法面工という仕事が認知されていない理由とその重要性
日本のインフラを支える数多くの職種の中で、「法面工(のりめんこう)」という仕事は、一般にはほとんど知られていない存在です。道路や鉄道、ダム、造成地など、斜面の安定を保つために欠かせないこの仕事は、災害防止や安全確保において極めて重要な役割を果たしています。しかし、建設業界の中でも特に認知度が低く、社会的な評価も十分とは言えません。なぜ法面工は認知されにくいのでしょうか。そして、私たちはこの仕事の価値をどう再認識すべきなのでしょうか。
法面工とは何か
法面工とは、斜面の崩壊を防ぐために行われる工事の総称です。具体的には、以下のような作業が含まれます。
モルタル吹付けや植生工による斜面の保護
落石防止網やアンカー工による安全対策
地盤調査や排水工による安定性の確保
これらの作業は、豪雨や地震などの自然災害から人々の命や財産を守るために不可欠です。にもかかわらず、法面工は「地味」「目立たない」「専門的すぎる」といった理由で、一般の人々にはほとんど知られていません。
認知されない理由
1. 完成後に見えにくい
法面工の多くは、完成後に植生で覆われたり、構造物の裏側に隠れたりするため、一般の人が目にする機会が少ないのが現実です。例えば、山間部の道路脇にある斜面が安定しているのは法面工のおかげですが、それを意識する人はほとんどいません。
2. 災害が起きないと注目されない
法面工の成果は「災害が起きないこと」にあります。つまり、何も起きないことが成功の証であるため、ニュースや話題になることが少なく、社会的な注目を集めにくいのです。
3. 専門性が高く、理解されにくい
地質や土質力学、構造解析などの専門知識が必要な分野であるため、一般の人がその内容を理解するのは容易ではありません。結果として、「何をしているのか分からない仕事」として認識されがちです。
法面工の社会的価値
認知度は低くとも、法面工の社会的価値は非常に高いものです。以下のような点で、私たちの生活に深く関わっています。

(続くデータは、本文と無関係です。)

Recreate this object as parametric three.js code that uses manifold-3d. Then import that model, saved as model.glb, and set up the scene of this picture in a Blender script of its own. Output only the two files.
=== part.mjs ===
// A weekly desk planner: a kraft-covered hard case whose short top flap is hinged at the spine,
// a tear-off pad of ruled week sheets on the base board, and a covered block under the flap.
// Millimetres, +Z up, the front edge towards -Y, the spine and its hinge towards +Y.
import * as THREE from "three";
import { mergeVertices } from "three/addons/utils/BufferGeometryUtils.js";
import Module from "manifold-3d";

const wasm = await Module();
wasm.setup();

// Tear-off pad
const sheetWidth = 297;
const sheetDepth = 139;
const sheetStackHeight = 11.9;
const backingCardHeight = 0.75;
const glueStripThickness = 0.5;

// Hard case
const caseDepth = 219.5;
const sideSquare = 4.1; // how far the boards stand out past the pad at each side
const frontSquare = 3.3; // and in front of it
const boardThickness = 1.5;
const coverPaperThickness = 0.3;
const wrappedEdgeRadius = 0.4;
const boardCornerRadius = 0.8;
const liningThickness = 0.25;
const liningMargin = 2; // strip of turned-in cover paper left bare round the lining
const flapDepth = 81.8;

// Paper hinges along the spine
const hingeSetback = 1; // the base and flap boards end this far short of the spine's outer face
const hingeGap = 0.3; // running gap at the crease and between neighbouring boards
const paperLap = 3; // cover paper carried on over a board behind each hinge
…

災害リスクの低減:土砂崩れや落石による事故を未然に防ぐ
インフラの長寿命化:道路や鉄道の安定性を保ち、維持管理コストを削減
環境保全:植生工などにより、自然との共生を図る
特に近年では、気候変動による豪雨災害の頻発により、法面工の重要性はますます高まっています。
今後の課題と展望
法面工の認知度を高めるためには、以下のような取り組みが求められます。
教育現場での紹介:建設業の職種紹介に法面工を含めることで、若い世代への理解を促進
メディアでの発信:ドキュメンタリーやSNSを通じて、現場の様子や技術の魅力を伝える
技術者の声の可視化:現場で働く人々の声を社会に届けることで、仕事の意義を共有
また、女性や若者の参入を促すことで、多様性のある職場づくりにもつながります。法面工は、単なる「土木作業」ではなく、未来の安全と環境を守る「技術職」であるという認識が広まることが望まれます。
結びに
法面工は、私たちの生活の安全を陰で支える縁の下の力持ちです。その存在が認知されにくいのは、成果が「見えにくい」からこそ。しかし、見えないからといって価値がないわけではありません。むしろ、見えない努力こそが社会の安定を支えているのです。
今こそ、法面工という仕事に光を当て、その重要性を広く伝えていくべき時ではないでしょうか。